Provided data:
▬▬▬▬▬▬
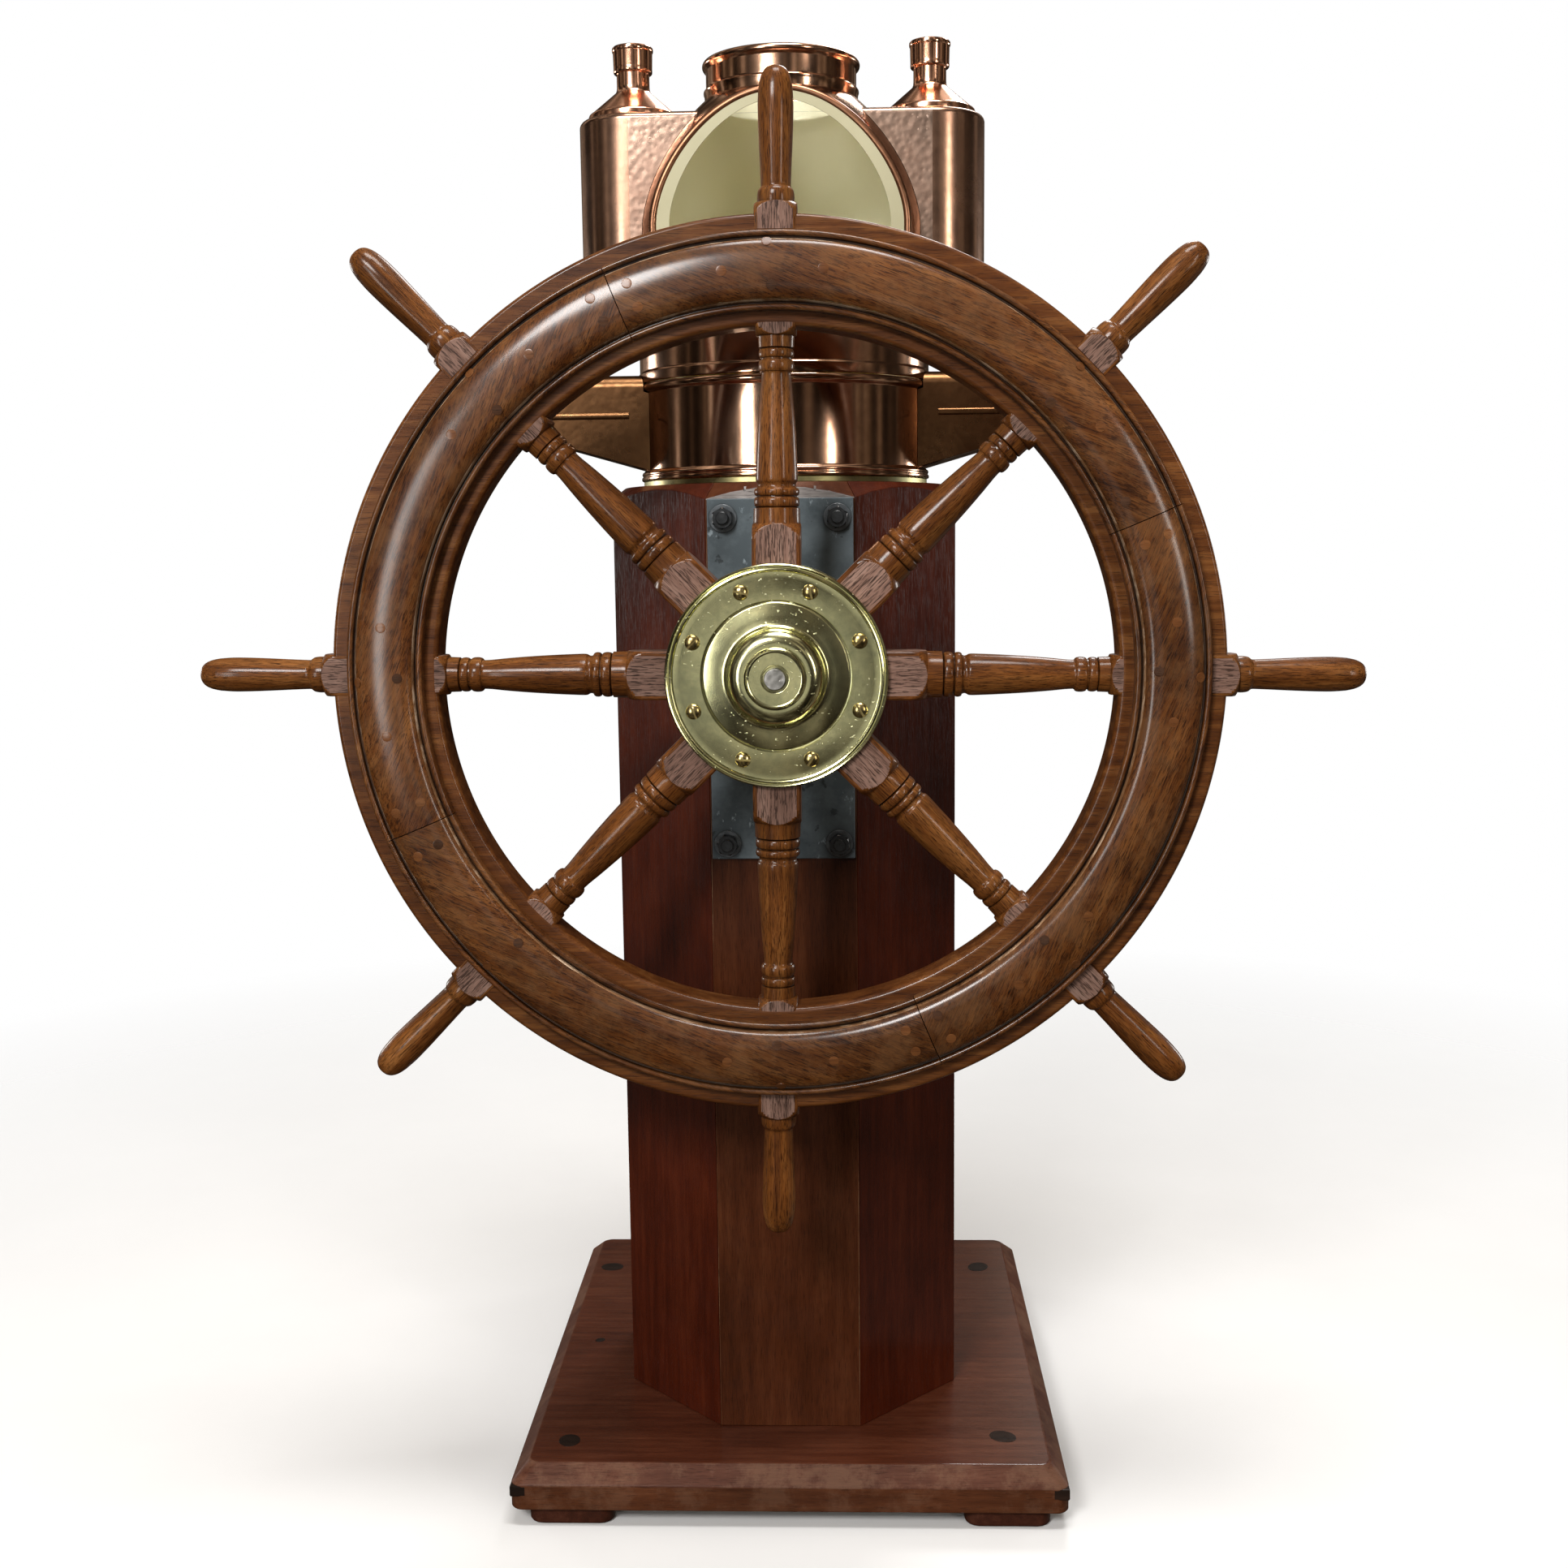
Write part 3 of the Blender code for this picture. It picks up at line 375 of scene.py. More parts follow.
class Shade(Tree):
    """A material's node tree, round its principled surface."""

    def __init__(self, name):
        self.material = bpy.data.materials.new(name)
        self.material.use_nodes = True
        super().__init__(self.material.node_tree)
        self.surface = self.tree.nodes["Principled BSDF"]

    def set(self, **inputs):
        for key, value in inputs.items():
            self.put(self.surface, key.replace("_", " "), value)

    def coords(self, scale=(1, 1, 1), turn=(0, 0, 0), shift=(0, 0, 0)):
        place = self.node("TexCoord").outputs["Object"]
        moved = self.node("Mapping", Vector=place, Location=shift, Rotation=turn, Scale=scale)
        return moved.outputs[0]

    def bump(self, height, distance, strength=1.0, below=None):
        made = self.node("Bump", Height=height, Distance=distance, Strength=strength)
        if below is not None:
            self.tree.links.new(below, made.inputs["Normal"])
        return made.outputs[0]

    def off_axis(self):
        """Distance from the object's own Z axis."""
        parts = self.node("SeparateXYZ", Vector=self.coords())
        x, y = (self.math("POWER", parts.outputs[axis], 2.0) for axis in (0, 1))
        return self.math("SQRT", self.math("ADD", x, y))


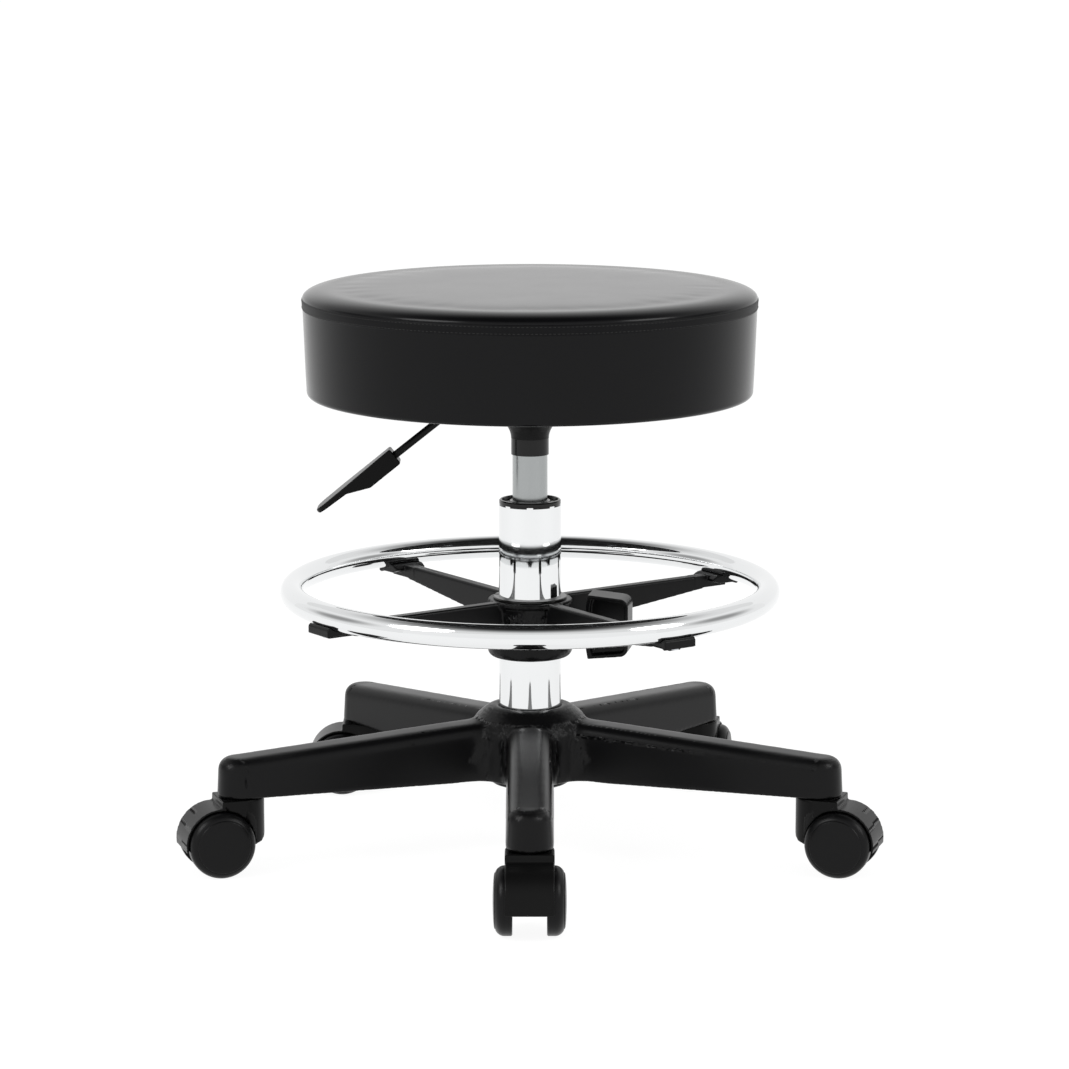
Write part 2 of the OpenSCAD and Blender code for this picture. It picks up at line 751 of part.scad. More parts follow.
▬▬▬▬▬▬
Task to complete: Could you quote the material above in full, exactly as it stands?

Exercise answer:
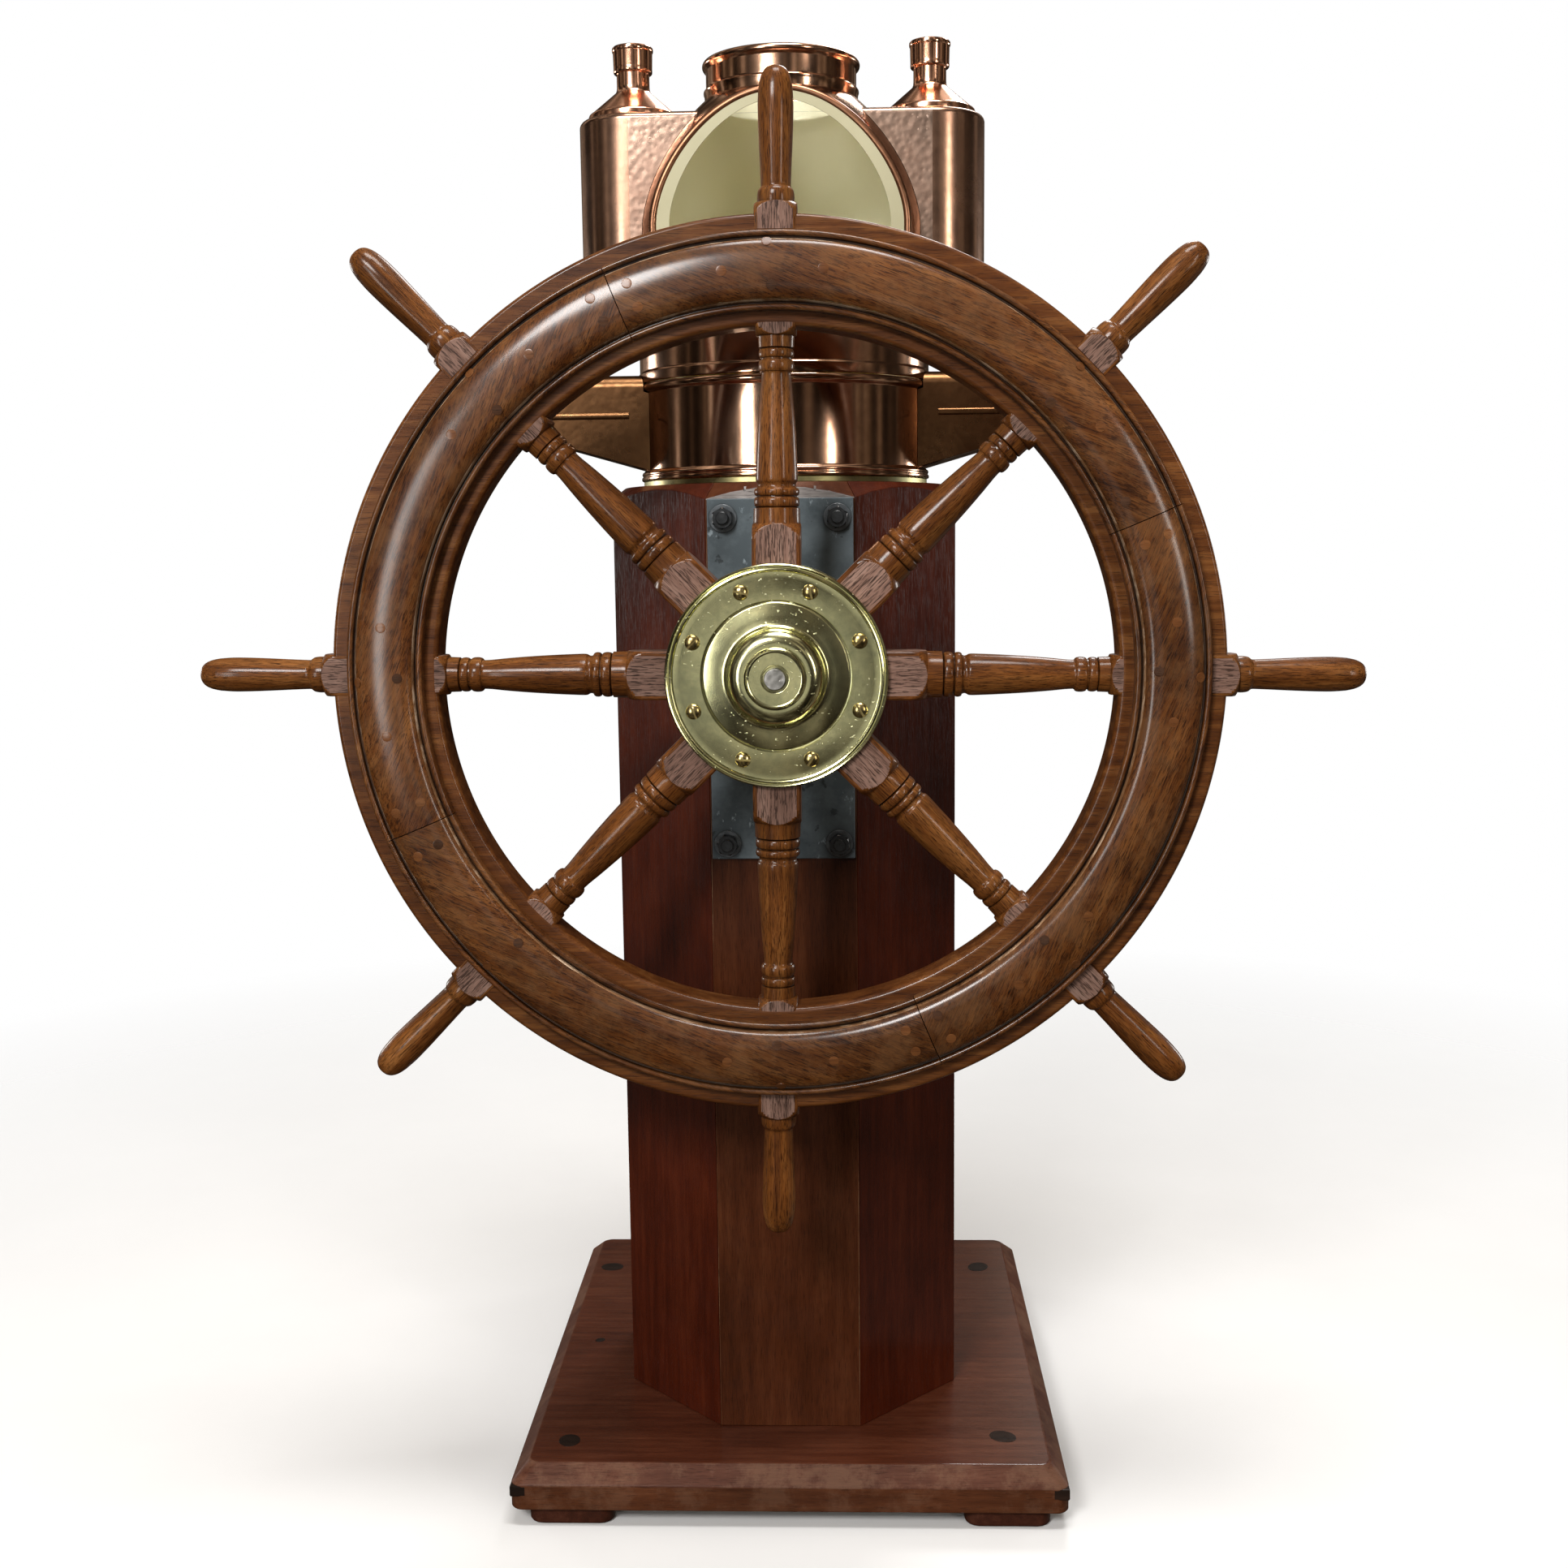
Write part 3 of the Blender code for this picture. It picks up at line 375 of scene.py. More parts follow.
class Shade(Tree):
    """A material's node tree, round its principled surface."""

    def __init__(self, name):
        self.material = bpy.data.materials.new(name)
        self.material.use_nodes = True
        super().__init__(self.material.node_tree)
        self.surface = self.tree.nodes["Principled BSDF"]

    def set(self, **inputs):
        for key, value in inputs.items():
            self.put(self.surface, key.replace("_", " "), value)

    def coords(self, scale=(1, 1, 1), turn=(0, 0, 0), shift=(0, 0, 0)):
        place = self.node("TexCoord").outputs["Object"]
        moved = self.node("Mapping", Vector=place, Location=shift, Rotation=turn, Scale=scale)
        return moved.outputs[0]

    def bump(self, height, distance, strength=1.0, below=None):
        made = self.node("Bump", Height=height, Distance=distance, Strength=strength)
        if below is not None:
            self.tree.links.new(below, made.inputs["Normal"])
        return made.outputs[0]

    def off_axis(self):
        """Distance from the object's own Z axis."""
        parts = self.node("SeparateXYZ", Vector=self.coords())
        x, y = (self.math("POWER", parts.outputs[axis], 2.0) for axis in (0, 1))
        return self.math("SQRT", self.math("ADD", x, y))


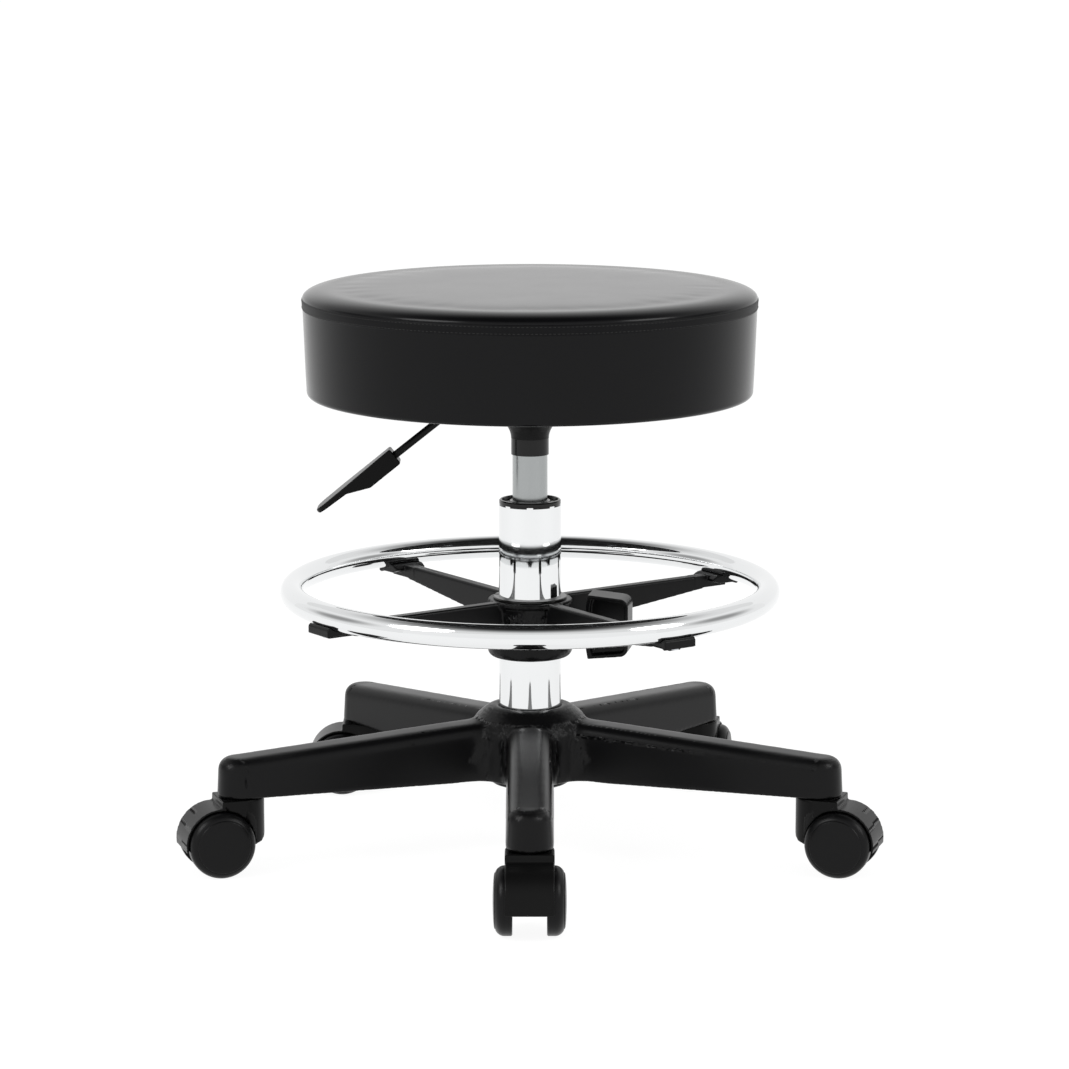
Write part 2 of the OpenSCAD and Blender code for this picture. It picks up at line 751 of part.scad. More parts follow.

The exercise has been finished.